TO BE DONE: Extract every line of the material that holds the string "joints".

DATA PROVIDED:
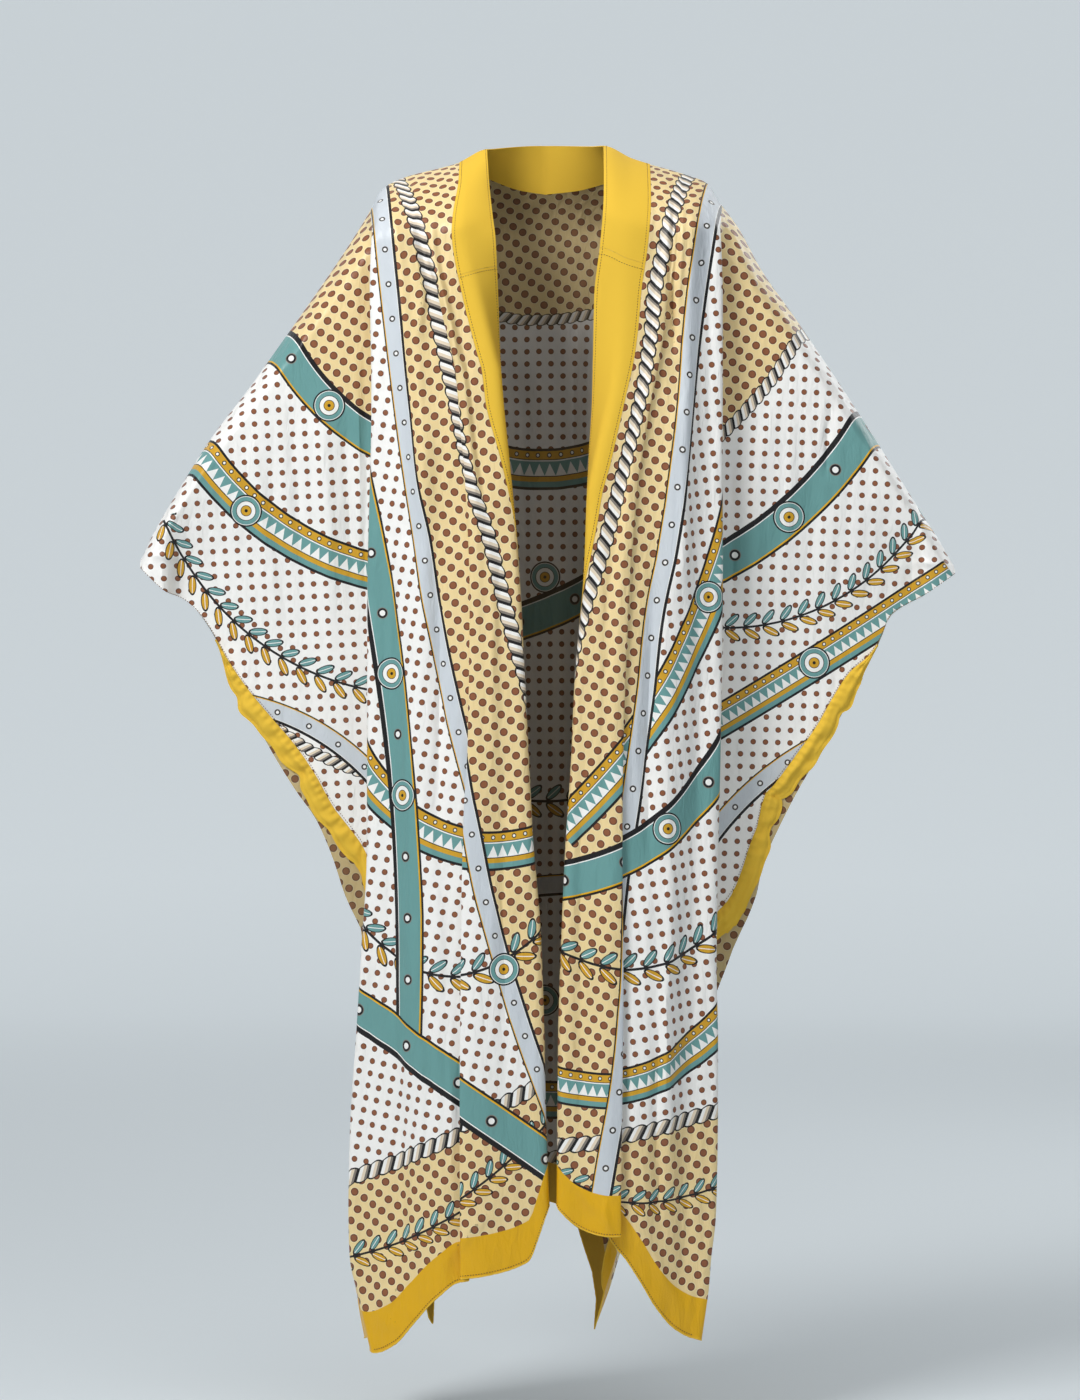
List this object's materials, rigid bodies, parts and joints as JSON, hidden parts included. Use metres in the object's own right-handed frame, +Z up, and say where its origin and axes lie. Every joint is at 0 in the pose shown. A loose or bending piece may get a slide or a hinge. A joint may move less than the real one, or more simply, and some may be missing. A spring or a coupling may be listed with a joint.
{
  "type": "kimono coat",
  "caption": "Open-fronted kimono coat of thin printed satin, with batwing sleeves, a neck and front band and puffed sleeve edges, as worn.",
  "frame": {"origin": "middle of the neck opening, on the line between the two neck points, where the shoulders carry the coat", "axes": "+Z up along the coat's length, +X to the wearer's left, -Y to the open front"},
  "size_m": [0.961, 0.2613, 1.4232],
  "materials": {
    "printed_satin": "thin satin printed with dots on beige and white",
    "gold_satin": "plain golden yellow satin"
  },
  "bodies": {
    "root": {"front_right": "printed_satin", "front_left": "printed_satin", "back": "printed_satin", "neck_band": "gold_satin", "front_band_right": "gold_satin", "front_band_left": "gold_satin", "sleeve_band_right": "gold_satin", "sleeve_band_left": "gold_satin"}
  },
  "joints": []
}
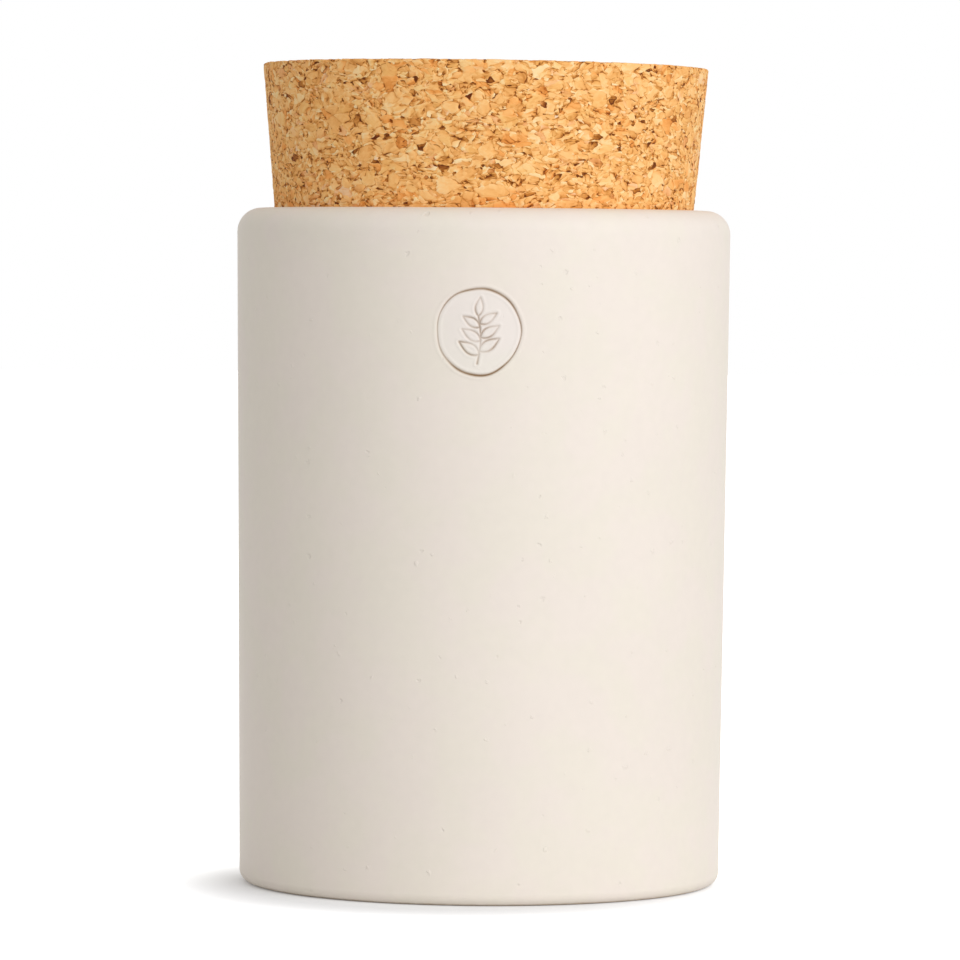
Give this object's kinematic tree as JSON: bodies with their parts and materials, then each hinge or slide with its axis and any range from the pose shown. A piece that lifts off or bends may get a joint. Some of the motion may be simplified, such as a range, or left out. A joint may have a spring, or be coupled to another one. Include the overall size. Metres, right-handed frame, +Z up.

SOLUTION TO THIS PROBLEM:
List this object's materials, rigid bodies, parts and joints as JSON, hidden parts included. Use metres in the object's own right-handed frame, +Z up, and say where its origin and axes lie. Every joint is at 0 in the pose shown. A loose or bending piece may get a slide or a hinge. A joint may move less than the real one, or more simply, and some may be missing. A spring or a coupling may be listed with a joint.
  "joints": []